Tels sont les enseignements d’un arrêt de la cour d’appel de Paris, rendu le 6 novembre 2018 (CA Paris, Pôle 2, 1ère ch., 6 novembre 2018, n° 17/04957 N° Lexbase : A7021YKA).
Cette décision a trait à l'affaire "Demander justice", société assignée pour assistance et représentation en contravention avec le "périmètre du droit", pratiques trompeuses, caractère trompeur des dénominations "Demander Justice" et "Saisir prud'hommes". Sur ces trois griefs, le TGI de Paris avait débouté le CNB et l'Ordre des avocats du barreau de Paris (TGI Paris, 11 janvier 2017, n° 15/04207 N° Lexbase : A6806S8L).

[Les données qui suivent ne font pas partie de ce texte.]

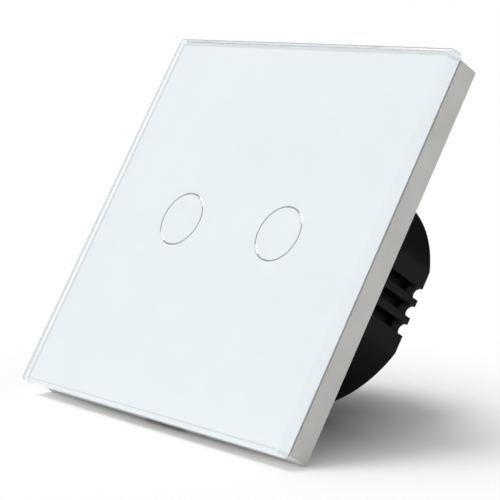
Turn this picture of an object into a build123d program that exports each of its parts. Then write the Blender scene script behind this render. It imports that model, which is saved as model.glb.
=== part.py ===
from build123d import *
import os
from math import ceil, cos, pi, sin, sqrt

# A two-gang touch light switch for a round flush box, in millimetres.
# X points right and Z up as seen by the person who uses it, and Y points into the wall.
# The wall's surface is the plane Y = 0, so the glass lies at negative Y and the
# housing that goes into the box at positive Y. "Front" and "back" are values of Y.

# Glass, print and ring lines
panel_side = 80.0
glass_thickness = 3.0
glass_bevel = 0.5
glass_corner_radius = 0.8
print_thickness = 0.2
print_margin = 0.3
ring_inset = 3.5
ring_radius = 5.6
ring_line_width = 0.35

# Frame behind the glass
frame_overhang = 0.6
frame_depth = 5.2
frame_wall = 1.6
frame_corner_radius = 0.5
frame_rim_rounding = 0.3
tape_thickness = 0.3
tape_setback = 0.5
shelf_width = 6.4
shelf_thickness = 1.0
shelf_corner_radius = 4.0
clip_rib_length = 14.0
clip_rib_spacing = 40.0
clip_lead_in = 0.6
clip_clearance = 0.1
pry_notch_width = 12.0
pry_notch_depth = 1.2

# Steel mounting plate
plate_inset = 3.9
plate_thickness = 1.0
plate_corner_radius = 5.0
box_screw_inset = 5.5
box_slot_length = 7.0
box_slot_width = 3.6
plate_opening_gap = 1.0
plate_opening_height = 17.0
plate_opening_radius = 3.0

# Black front cover and its snap legs
cover_gap = 2.8
cover_corner_radius = 8.0
cover_wall = 1.5
cover_edge_rounding = 0.6
cover_leg_width = 6.0
cover_leg_thickness = 1.2
cover_leg_inset = 3.1
cover_hook = 0.5
cover_hook_depth = 1.0
leg_clearance = 0.15

# Light guides, springs and lamps under the ring lines
guide_projection = 0.2
guide_wall = 1.2
guide_rim_share = 0.5
guide_cap_thickness = 1.0
guide_flange_width = 1.0
guide_flange_thickness = 0.8
guide_clearance = 0.1
guide_end_gap = 0.3
spring_radius = 3.6
spring_wire = 0.5
spring_turns = 2.5
spring_seat_clearance = 0.05
led_length = 3.5
led_width = 2.8
led_height = 1.9
led_lens_share = 0.36

# Circuit boards
touch_board_setback = 1.5
touch_board_thickness = 1.2
board_gap_share = 0.148
power_board_thickness = 1.6
board_clearance = 0.5
board_edge_gap = 0.3
boss_notch_clearance = 0.4
chip_length = 9.9
chip_width = 3.9
chip_height = 1.5
chip_leg_length = 1.0
chip_leg_thickness = 0.4
chip_leg_width = 0.45
chip_leg_spacing = 1.27
chip_leg_pairs = 8
chip_height_on_board = 9.0
header_pins = 5
header_pin_spacing = 2.54
header_strip_width = 2.5
header_strip_height = 2.4
header_pin = 0.64
header_drop = 12.0
spacer_radius = 1.5
spacer_offset = 8.0
spacer_inset = 3.2

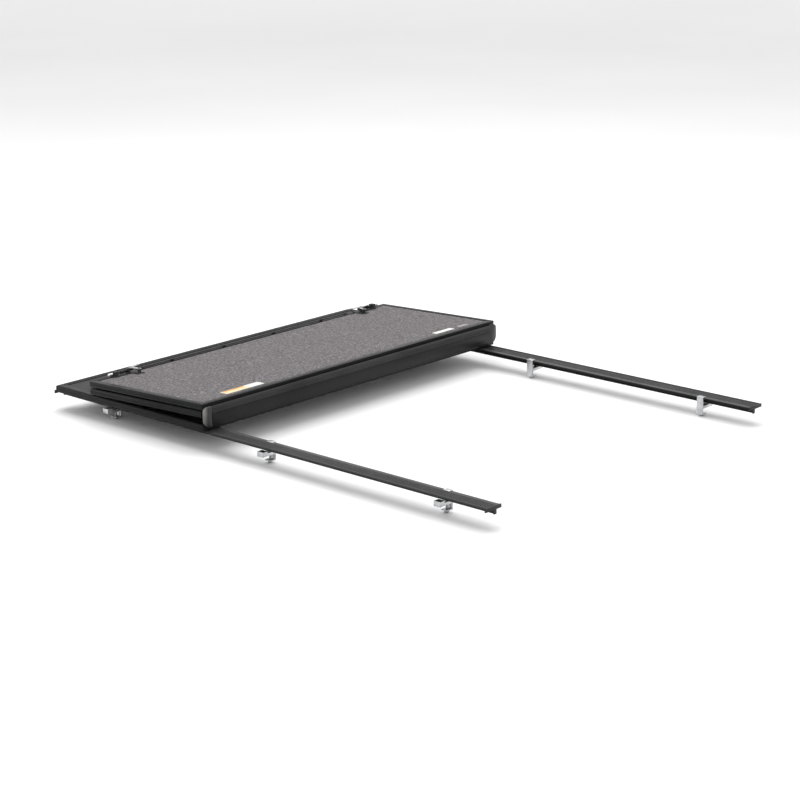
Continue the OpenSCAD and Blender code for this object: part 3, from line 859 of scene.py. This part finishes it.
def make_floor():
    """A round white floor that turns up into a wall far from the object."""
    flat, bend, sides, steps = 11.0, 6.0, 96, 16
    smallest = 0.01
    glow_height, glow_strength = 2.0, 0.3
    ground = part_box("clamp_screws")[0].z
    profile = [(smallest, 0.0)] + [(flat * k / 4, 0.0) for k in range(1, 5)]
    for k in range(1, steps + 1):
        a = 0.5 * math.pi * k / steps
        profile.append((flat + bend * math.sin(a), bend * (1 - math.cos(a))))
    bm = bmesh.new()
    turns = [2 * math.pi * k / sides for k in range(sides)]
    rows = [[bm.verts.new((r * math.cos(a), r * math.sin(a), ground + z)) for a in turns] for r, z in profile]
    bm.faces.new(rows[0])
    for one, two in zip(rows, rows[1:]):
        for k in range(sides):
            n = (k + 1) % sides
            bm.faces.new((one[k], two[k], two[n], one[n]))
    mesh = finish_mesh("floor", bm)
    s = Shader("pale_floor").set(Emission_Color=(1.0, 1.0, 1.0, 1.0))
    s.colour(s.grey(s.noise(0.6, 3, 0.5), 0.86, 0.88))
    s.rough(s.grey(s.noise(2.0, 3, 0.5), 0.75, 0.85))
    # The wall glows a little, so that it looks as white as the lit floor
    glow = s.rise(s.place("Z"), ground, glow_height, glow_strength)
    s.link(glow, s.surface.inputs["Emission Strength"])
    mesh.materials.append(s.material)
    floor = bpy.data.objects.new("floor", mesh)
    bpy.context.scene.collection.objects.link(floor)


def area_light(name, at, target, size, watts):
    data = bpy.data.lights.new(name, "AREA")
    data.shape = "RECTANGLE"
    data.size, data.size_y = size
    data.energy = watts
    light = bpy.data.objects.new(name, data)
    light.location = at
    light.rotation_euler = (Vector(target) - Vector(at)).to_track_quat("-Z", "Y").to_euler()
    bpy.context.scene.collection.objects.link(light)


def make_light():
    """An even white surround, a wide light overhead and a weak one from the camera's side."""
    world = bpy.data.worlds.new("studio")
    world.use_nodes = True
    background = world.node_tree.nodes["Background"]
    background.inputs["Color"].default_value = (1.0, 1.0, 1.0, 1.0)
    background.inputs["Strength"].default_value = 0.85
    bpy.context.scene.world = world
    area_light("overhead", (0.8, 1.5, 5.5), (0, 0, 0), (7.0, 5.0), 300)
    area_light("rear_left", (-6.0, -5.0, 5.0), (0, 0.2, 0.1), (4.0, 3.0), 60)


make_floor()
make_light()
bpy.context.scene.view_settings.view_transform = "Standard"
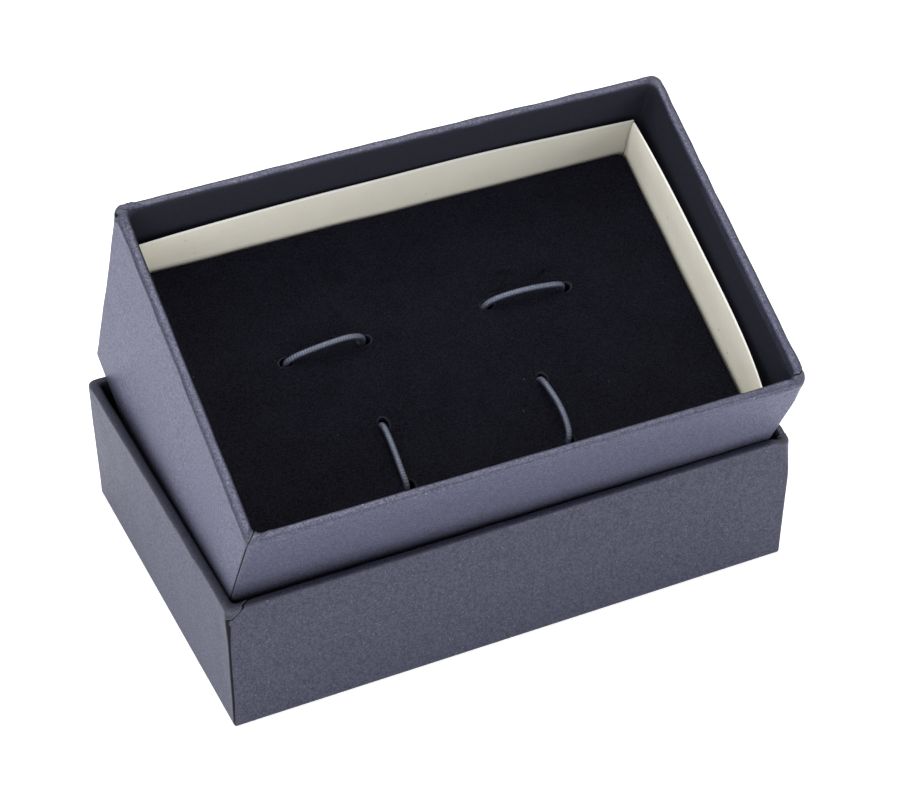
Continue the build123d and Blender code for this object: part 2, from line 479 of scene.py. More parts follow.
# Heights over which a seam begins above the underside, and distances past the rim over which
# it ends. The paper on top is lifted towards its cut line and the one beneath is sunk beside
# the gap; both fade away from the seam, and no step lies further off than its reach.
SEAM_FOOT, SEAM_END = (0.15, 0.8), (0.9, 1.5)
CUT_LINE = 0.001
LIFT_FADE, SUNK, SUNK_FADE = 0.9, 0.05, 0.7
STEP_REACH = 5.0

# Fewest and most waves round a box, on its walls, at its rim and where the paper ends.
WALL_WAVES, RIM_WAVES, EDGE_WAVES = (6, 34), (14, 70), (9, 60)

# Half length and half width of the bunch of paper on a rim's corner.
BUNCH_LENGTH, BUNCH_WIDTH = 2.3, 1.9

# Depths below the rim from which the corners' radius changes and the rim sags, half width of
# a corner's sag, and smallest radius of an inner corner.
ROUND_FROM, SAG_FROM, SAG_WIDTH, LEAST_RADIUS = 8.0, 6.0, 1.2, 0.25


@dataclass(frozen=True)
class Seam:
    """Line at a corner where the paper of one wall ends on top of the next wall's.

    The paper before it, in the way of the walk, lies on top if way is 1, and the paper after
    it if way is -1. Its offset from the corner's middle changes evenly across the rim, and by
    the flare on the last millimetres of the outer wall.
    """

    corner: Corner
    outer: float
    inner: float
    way: int
    lift: float = 0.05
    gap: float = 0.24
    depth: float = 0.12
    edge: float = 0.14
    flare: float = 0.0


@dataclass(frozen=True)
class Crease:
    """Small fold or dent in the paper near a corner of the rim."""

    corner: Corner
    along: float
    over_rim: float
    height: float
    length: float
    width: float
    turn: float
    torn: float = 0.0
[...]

En l'espèce, la société "Demander Justice" a mis en place un traitement automatisé qui permet à l'internaute après avoir renseigné son identité et celle de son adversaire, puis après paiement d'une somme, de choisir un modèle de mise en demeure qui correspond à son litige, de rédiger une déclaration de saisine du tribunal ou du conseil de prud'hommes, de motiver et de chiffrer sa demande, y incluant éventuellement le remboursement de frais de justice, de joindre toutes pièces justificatives numérisées, le dossier étant ensuite envoyé à un centre de traitement postal qui l'imprime, le met sous pli et l'expédie, les déclarations de saisine des juridictions étant établies et validées informatiquement par le client lui-même. Pour le tribunal, puis la cour d’appel, il n'apparaît, au vu de ces pièces, aucunement démontré que les prestations ainsi assurées relèveraient de la mission traditionnelle d'assistance ou de représentation en justice telle que peut l'accomplir un avocat, celles-ci s'avérant dépourvues d'une véritable valeur juridique ajoutée ainsi que de toute dimension stratégique, outre l'absence de fourniture de conseils personnalisés et le défaut d'une analyse quant à l'applicabilité au cas d'espèce des normes et informations juridiques mises à disposition, lesquelles sont par ailleurs aisément accessibles.
Est donc licite la mise à disposition d'un process facilitant l'élaboration de lettres de mise en demeure, quand bien même celles-ci s'avéreraient être un préalable à un recours juridictionnel, le fait de rendre accessibles en ligne des formulaires de saisine de juridiction -au demeurant édités par le centre d'enregistrement et de révision des formulaires administratifs (Cerfa) et publiés par les services administratifs du Gouvernement- ; cette activité ne relevant pas nécessairement de la mission d'assistance en justice réservée aux avocats.
A noter que pour la Chambre criminelle de la Cour de cassation, les activités de "Demander Justice" ne constituent ni des actes de représentation, ni des actes d'assistance, actes que l'article 4 de la loi n° 71-1139 du 31 décembre 1971 (N° Lexbase : L6343AGZ) réserve aux avocats devant les juridictions et les organismes juridictionnels ou disciplinaires de quelque nature que ce soit (Cass. crim., 21 mars 2017, n° 16-82.437, FS-D N° Lexbase : A6957UEE).
C’est donc seulement le logo et l’affichage des taux de réussite qui auront été jugés trompeurs pour la cour d’appel de Paris (cf. l’Ouvrage «La profession d’avocat» N° Lexbase : E0989E9I).